Tracking your FPRR (the percentage of claims that are accepted and paid out the first time they’re submitted to insurance) and your denial rate (the percentage of claim denials you get back from the insurance companies) can help determine whether your claims process is efficient—and if you’re getting paid as quickly as possible.

If your FPRR is high and your denial rate is low, then the majority of the claims your practice is submitted are accurate and that those claims are being approved and paid out in a timely fashion. If your denial rate is high and your FPRR is low, it means there’s an issue with your billing process—and claims are taking longer to get approved and paid out then they should.

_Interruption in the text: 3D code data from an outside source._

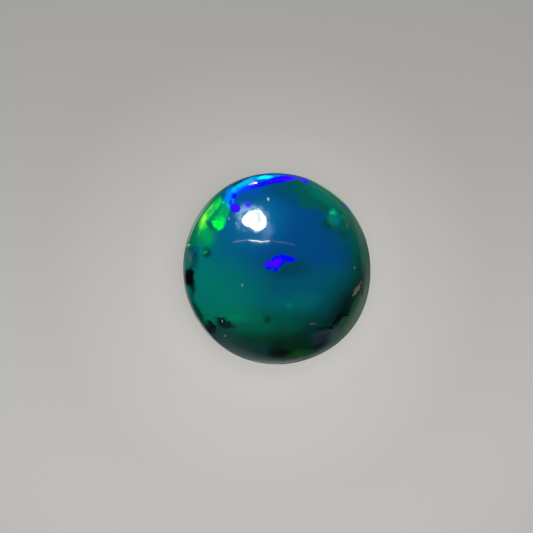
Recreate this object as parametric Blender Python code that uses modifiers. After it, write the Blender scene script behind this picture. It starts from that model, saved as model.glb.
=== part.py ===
"""Round black opal cabochon: one loose polished stone with a domed top, a narrow girdle and a flat back.

Metres, +Z up. The origin is the centre of the flat back, and +Z runs out through the top of the dome.
The stone is one solid, turned about Z from a half outline.
"""

import math

import bpy
from mathutils import Vector
from mathutils.geometry import interpolate_bezier

MM = 0.001

# Driving dimensions
DIAMETER = 10.0 * MM
DOME_HEIGHT = 2.05 * MM
GIRDLE_HEIGHT = 0.3 * MM
BACK_HEIGHT = 1.05 * MM
FLAT_BACK_DIAMETER = 7.6 * MM

# The edges left by the polishing wheel. BACK_SLOPE is measured from the upright at the girdle, and
# BACK_CREASE from the flat back, where the bevel ends
DOME_EDGE_RADIUS = 0.12 * MM
BACK_EDGE_RADIUS = 0.12 * MM
BACK_SLOPE = math.radians(32)
BACK_BULGE = 0.30
BACK_CREASE = math.radians(14)

# Facets
TURN_STEPS = 96
DOME_POINTS = 20
BACK_POINTS = 7
EDGE_POINTS = 4
MERGE_WITHIN = 0.001 * MM

RADIUS = DIAMETER / 2
GIRDLE_BOTTOM = BACK_HEIGHT
GIRDLE_TOP = GIRDLE_BOTTOM + GIRDLE_HEIGHT
TOTAL_HEIGHT = GIRDLE_TOP + DOME_HEIGHT

# Measured off the photograph's middle tone: a deep blue-green, polished
BODY_COLOUR = (0.0, 0.095, 0.145, 1.0)
BODY_ROUGHNESS = 0.04
OPAL_IOR = 1.45


def clear_scene():
    for obj in list(bpy.data.objects):
        bpy.data.objects.remove(obj, do_unlink=True)


def outline_point(radius, height):
    """A point of the half outline, which lies in the XZ plane."""
    return Vector((radius, 0.0, height))


def bezier(start, start_handle, end_handle, end, count):
    """Points along one Bezier stretch, with both of its ends."""
    return interpolate_bezier(start, start_handle, end_handle, end, count)


def arc(centre, radius, from_angle, to_angle, count):
    """Points along an arc. Angles run from the horizontal, and are positive upwards."""
    angles = [from_angle + (to_angle - from_angle) * i / (count - 1) for i in range(count)]
    return [
        centre + outline_point(radius * math.cos(angle), radius * math.sin(angle)) for angle in angles
    ]


def dome_radius():
    """The radius of the round dome, which runs smoothly into its rounded edge."""
    reach = RADIUS - DOME_EDGE_RADIUS
    rise = DOME_HEIGHT - DOME_EDGE_RADIUS
    return (reach**2 + DOME_HEIGHT**2 - DOME_EDGE_RADIUS**2) / (2 * rise)


def edge_angle():
    """How far above the horizontal the dome faces where its rounded edge starts."""
    reach = RADIUS - DOME_EDGE_RADIUS
    return math.acos(reach / (dome_radius() - DOME_EDGE_RADIUS))


def dome():
    """The dome, from its top down to where its rounded edge starts."""
    centre = outline_point(0.0, TOTAL_HEIGHT - dome_radius())
    return arc(centre, dome_radius(), math.pi / 2, edge_angle(), DOME_POINTS)


def dome_edge():
    """The rounded edge between the dome and the upright girdle, from the top down."""
    centre = outline_point(RADIUS - DOME_EDGE_RADIUS, GIRDLE_TOP)
    return arc(centre, DOME_EDGE_RADIUS, edge_angle(), 0.0, EDGE_POINTS)


def back_edge():
    """The rounded edge between the girdle and the back's bevel, from the top down."""
    centre = outline_point(RADIUS - BACK_EDGE_RADIUS, GIRDLE_BOTTOM)
    return arc(centre, BACK_EDGE_RADIUS, 0.0, -BACK_SLOPE, EDGE_POINTS)


def back_bevel(start):
    """The bulging bevel from the girdle in to the flat back, which it meets at a slight crease."""
    end = outline_point(FLAT_BACK_DIAMETER / 2, 0.0)
    reach = (end - start).length * BACK_BULGE
    down = outline_point(-math.sin(BACK_SLOPE), -math.cos(BACK_SLOPE))
    outward = outline_point(math.cos(BACK_CREASE), math.sin(BACK_CREASE))
    return bezier(start, start + down * reach, end + outward * reach, end, BACK_POINTS)


def stone_outline():
    """The stone's half outline, from the top of the dome to the middle of the flat back."""
    lower_edge = back_edge()
    return (
        dome()[:-1]
        + dome_edge()
        + lower_edge
        + back_bevel(lower_edge[-1])[1:]
        + [outline_point(0.0, 0.0)]
    )


def polished_opal():
    material = bpy.data.materials.new("polished_black_opal")
    material.use_nodes = True
    shader = material.node_tree.nodes["Principled BSDF"]
    shader.inputs["Base Color"].default_value = BODY_COLOUR
    shader.inputs["Roughness"].default_value = BODY_ROUGHNESS
    shader.inputs["Metallic"].default_value = 0.0
    shader.inputs["IOR"].default_value = OPAL_IOR
    return material


def turned_stone(name, outline, material, collection):
    """One solid, made by turning the half outline about Z."""
    mesh = bpy.data.meshes.new(name)
    mesh.from_pydata(outline, [(i, i + 1) for i in range(len(outline) - 1)], [])
    mesh.materials.append(material)
    stone = bpy.data.objects.new(name, mesh)
    collection.objects.link(stone)
    turn = stone.modifiers.new("turn", "SCREW")
    turn.axis = "Z"
    turn.steps = TURN_STEPS
    turn.render_steps = TURN_STEPS
    turn.use_merge_vertices = True
    turn.merge_threshold = MERGE_WITHIN
    turn.use_smooth_shade = True
    return stone


def main():
    clear_scene()
    collection = bpy.data.collections.new("black_opal_cabochon")
    bpy.context.scene.collection.children.link(collection)
    turned_stone("cabochon", stone_outline(), polished_opal(), collection)


main()
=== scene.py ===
"""The finished look of a round black opal cabochon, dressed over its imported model.

Metres, +Z up. The origin is the centre of the flat back, where the stone rests on the floor.
Places and sizes of the opal's colours are in millimetres on the plan, seen from above with +Y up.
"""

import math
from functools import partial

import bmesh
import bpy
from mathutils import Matrix, Vector, noise
from mathutils.geometry import interpolate_bezier

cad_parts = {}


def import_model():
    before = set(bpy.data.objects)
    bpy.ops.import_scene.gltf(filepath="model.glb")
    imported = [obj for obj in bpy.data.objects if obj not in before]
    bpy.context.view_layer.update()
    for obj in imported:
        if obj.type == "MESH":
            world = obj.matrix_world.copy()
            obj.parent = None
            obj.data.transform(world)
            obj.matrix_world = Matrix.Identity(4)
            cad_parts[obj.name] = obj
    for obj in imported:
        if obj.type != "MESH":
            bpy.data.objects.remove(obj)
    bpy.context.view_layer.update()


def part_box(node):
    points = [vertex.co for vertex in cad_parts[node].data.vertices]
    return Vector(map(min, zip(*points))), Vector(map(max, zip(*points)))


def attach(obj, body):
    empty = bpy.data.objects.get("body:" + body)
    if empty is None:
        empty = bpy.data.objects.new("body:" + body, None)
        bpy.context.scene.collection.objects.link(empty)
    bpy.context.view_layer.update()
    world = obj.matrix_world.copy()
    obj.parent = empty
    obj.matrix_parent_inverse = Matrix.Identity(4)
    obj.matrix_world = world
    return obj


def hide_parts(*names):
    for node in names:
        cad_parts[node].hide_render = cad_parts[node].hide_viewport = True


MM = 0.001

# The stone's outline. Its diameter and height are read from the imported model
GIRDLE_BOTTOM = 1.05 * MM
GIRDLE_TOP = 1.35 * MM
FLAT_BACK_DIAMETER = 7.6 * MM
DOME_EDGE_RADIUS = 0.12 * MM
BACK_EDGE_RADIUS = 0.12 * MM
BACK_SLOPE = math.radians(32)
BACK_BULGE = 0.30
BACK_CREASE = math.radians(14)

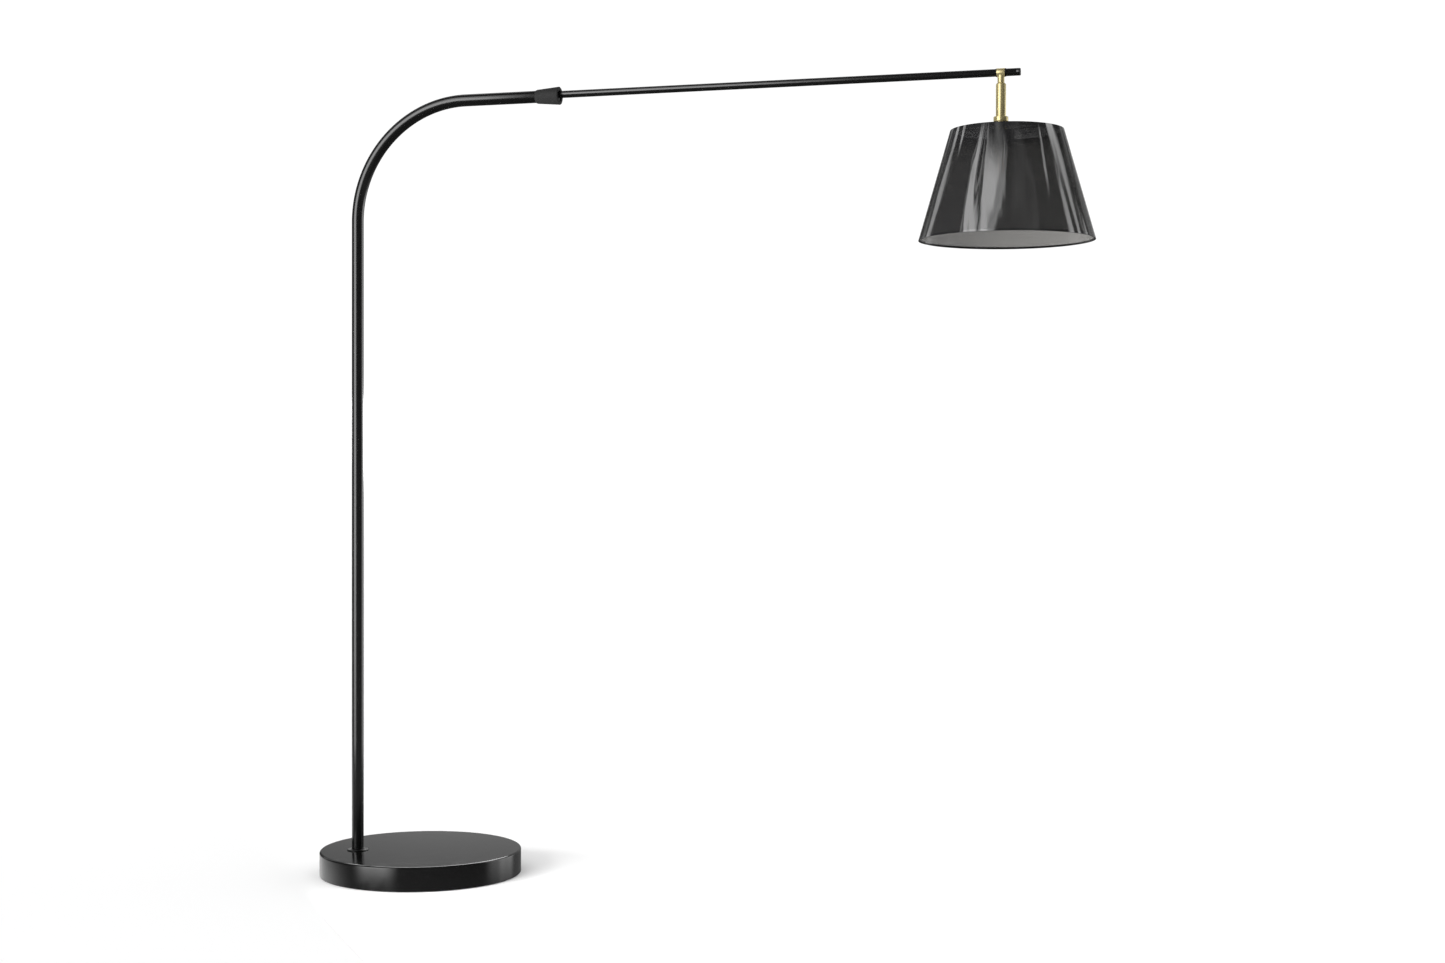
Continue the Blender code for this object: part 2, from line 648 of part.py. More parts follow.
def foot_fasteners(body):
    """The washer, the split spring washer and the nut that hold the stud in the base."""
    steel = finish("fastener_zinc", (0.6, 0.6, 0.62), 0.35, 1.0)
    foot = upright(POLE_X, POLE_Y)
    turned(
        "foot_washer", tube_outline(STUD_HOLE_R, WASHER_R, WASHER_Z, WASHER_Z + WASHER_T), steel, foot, body,
    )
    spring = turned(
        "foot_spring_washer", tube_outline(STUD_HOLE_R, SPRING_R, SPRING_Z, SPRING_Z + SPRING_T),
        steel, foot, body,
    )
    low = (0, -SPRING_SPLIT / 2, SPRING_Z - PAST)
    high = (2 * SPRING_R, SPRING_SPLIT / 2, SPRING_Z + SPRING_T + PAST)
    combine(spring, block("spring_split", low, high, steel, foot, None), "DIFFERENCE")
    nut = turned("foot_nut", rod_outline(NUT_R, NUT_Z, NUT_Z + NUT_T), steel, foot, body, HEX_SIDES)
    drill(nut, "foot_nut_hole", STUD_HOLE_R, NUT_Z - PAST, NUT_Z + NUT_T + PAST, foot)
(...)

Tracking these KPIs can help you identify any potential issues with your billing before they get out of control—and before they cause serious issues with your practice’s profitability.

Net collection rate

Ultimately, you want to collect payment for all services rendered by your medical practice, whether that payment is the patient responsibility or is collected from insurance.

Which is why your net collection rate is arguably the most important medical billing KPI of all.

Your net collection rate tells you how much revenue you’re collecting compared to the total of services you’ve billed—and by digging into your net collection rate, you can gain invaluable insights into the performance of your practice and how you can optimize your revenue cycle.

For example, if you look into your net collection rate and realize your patient collections are taking months and dragging down your numbers, it tells you that you need to implement a more efficient patient follow up procedure. If you realize that insurance companies are taking 60+ days to pay out, it could clue you into a billing issue.

The point is, your net collection rate gives you a baseline for how much money is coming into your practice compared to how much your practice is putting out (in the form of services rendered) to your patients—and it’s an incredibly important metric to keep track of.

Track KPIs, improve your medical billing practices, and drive practice revenue

In order to continue providing the high level of care your patients deserve, you need to drive revenue for your practice—and now that you know how medical billing plays into that revenue, you have everything you need to monitor your KPIs, optimize your billing practices, and take your medical practice to the next level.